During the inspections, officials also found evidence that a windowless basement in an adjacent building was part of the childcare operation, and that the playground was obstructed by a dumpster and other impediments for emergency vehicles.
The court complaint details three broken exit doors, improper wiring and use of extension cords, locked gates in the play area, and the storage of flammable liquids and propane cylinders in the basement where children nap.
Clarkstown officials are also charging that cribs were found in the basement of a vaping shop located at 96 Maple, adjacent to the main daycare facility.
In a letter filed late Wednesday by Richard Mahon or Catania, Mahon & Rider, of Newburgh, to Justice Larry Schwartz, the attorney representing the defendants said his client is not operating a “commercial daycare center.” Instead, Mahon says that the House of Worship was issued a Certificate of Occupancy to conduct religious services, religious education, and daycare outreach ministries (like any other Christian Church or Jewish Congregation).

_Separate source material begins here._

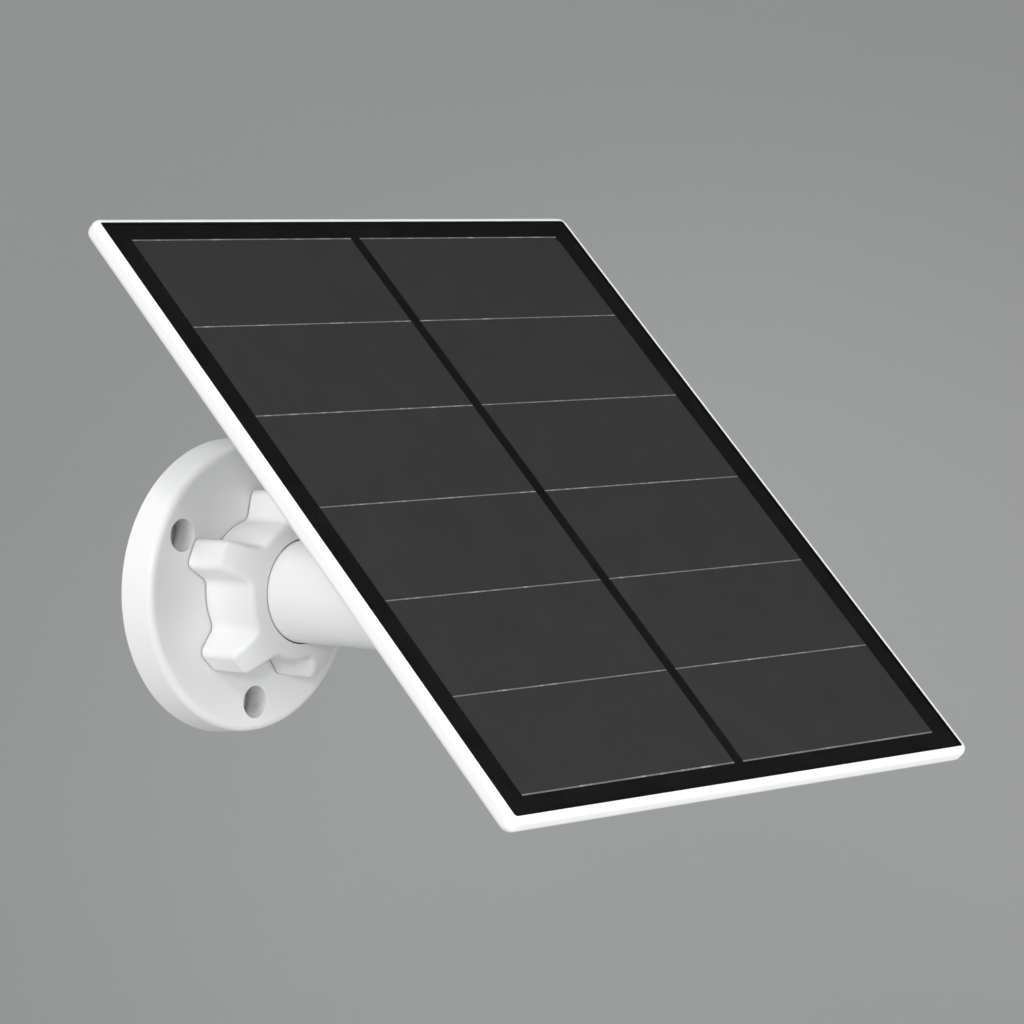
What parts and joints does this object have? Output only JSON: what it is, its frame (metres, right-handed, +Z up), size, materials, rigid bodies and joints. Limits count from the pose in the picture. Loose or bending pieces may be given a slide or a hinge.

Mahon wrote to the judge that the facility “is not a commercial daycare center” and that it “wrongly assumed that it needed to apply as a daycare center to the Town in order to provide daycare as a religious organization.” Mahon says the application was not completed because “it was not necessary.”
He says the “Town’s entire Complaint is founded on wrong assumptions about a religious daycare.” Mahon also said, “A New York childcare license is not required for a religious daycare center if the organization running the center is a religious entity such as a Jewish congregation or a church or mosque.” He says, “Daycares within religious schools are treated differently under the State daycare regulations.”
Mahon writes that according to New York State regulations, child care services “do not include programs providing care for children operated solely for the purpose of religious education, sports, recreation, classes, or lessons.” However, the New York State regulations refer only to programs for school-age children.
In response, Hoehmann says, “the Office of Children and Family Services requires licensure and we are deferring to them.” Hoehmann also says that the letter does not address the occupancy issues and the numerous building, fire code and safety violations.
Mahon has asked the Court for the opportunity to be heard and to submit papers in opposition to the Clarkstown’s request for an ex parte temporary restraining order.